Vive notre chère Marion, dont j’ignorais qu’elle fut naguère commerçante, mais dont je connais bien et apprécie le dynamisme entreprenant.
Je lui ai communiqué récemment la copie d’une étonnante lettre d’Alain-Fournier à Charles Péguy - la première, datée du 28 septembre 1910 - où le jeune homme fait part à son aîné de son admiration pour son combat ; en voici un extrait :
"Pour nous, l’affaire Dreyfus est déjà de l’Histoire. Pour ceux qui ont vingt ou vingt-cinq ans, l’affaire Dreyfus est comme pour moi, sans doute, ce numéro du journal "L’Aurore" où la lettre “J’accuse” était publiée et qu’on avait envoyée à tous les instituteurs de France. Mes parents avaient à peine voulu la lire tant elle les inquiétait. J’en avais couvert un de mes cahiers et longtemps je l’ai gardée sous les yeux, sans la comprendre.
Mais maintenant je comprends. Je vois. Tout le passage où vous montrez Dreyfus héros antipathique m’a paru extraordinairement tragique. Je me rappelle qu’autrefois j’entendais dire par les anti-Dreyfusards : “Même ses partisans ne l’aiment pas !”. Je vois, je sais en lisant votre livre combien vous autres, ses partisans, vous avez dû souffrir de cela."

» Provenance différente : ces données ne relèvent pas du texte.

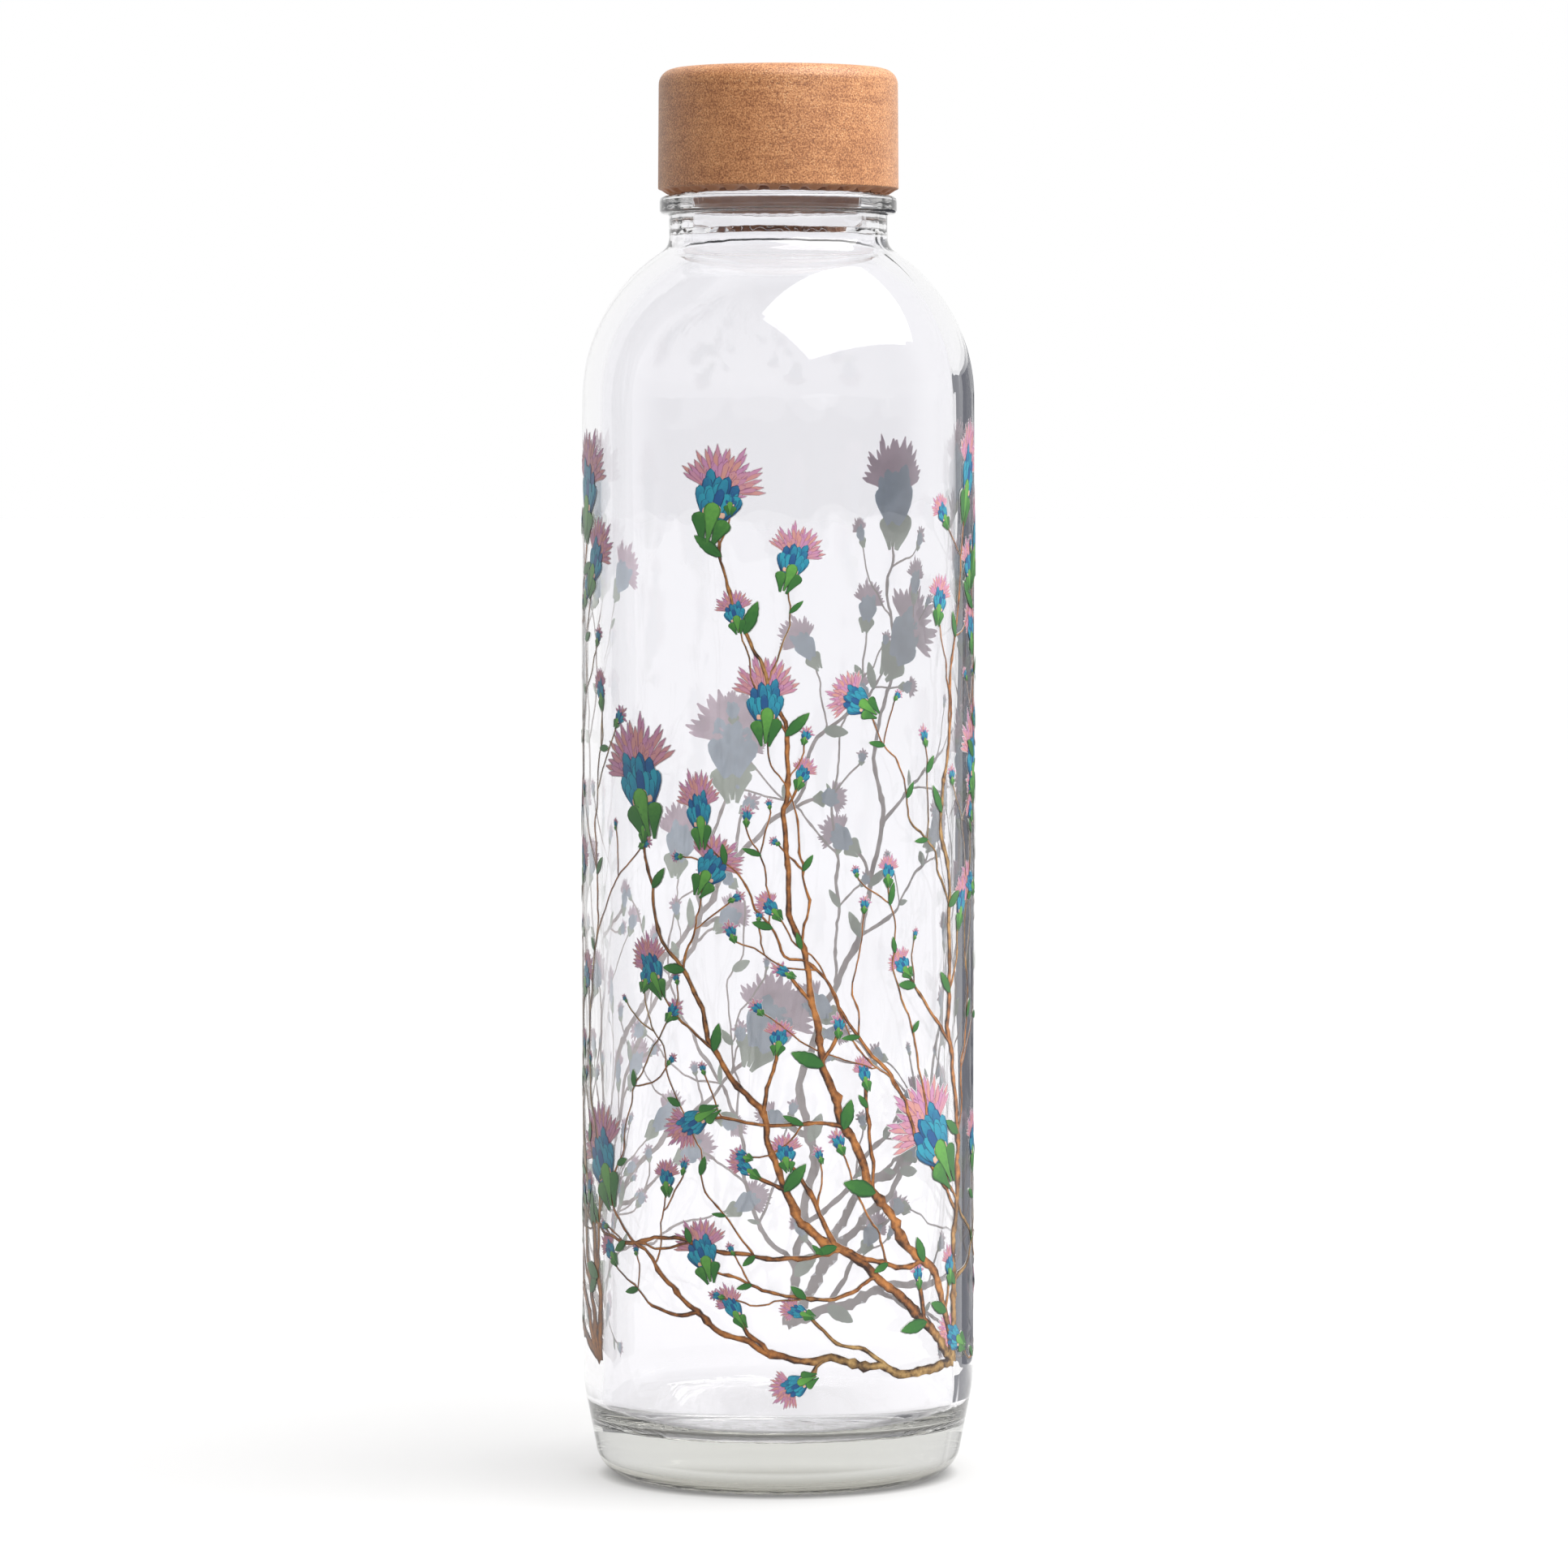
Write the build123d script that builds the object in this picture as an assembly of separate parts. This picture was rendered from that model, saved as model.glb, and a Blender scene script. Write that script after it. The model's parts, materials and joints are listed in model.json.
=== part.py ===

Je lui ai suggéré d’obtenir du Centre Charles Péguy d’Orléans un fac-similé de cette belle lettre et j’espère qu’elle pourra prochainement être exposée au futur Musée Dreyfus.
Michel Baranger,
secrétaire de l’Association des amis de Jacques Rivière et d’Alain-Fournier
secrétaire général adjoint de la Fédération des maisons d’écrivain & des patrimoines littéraires.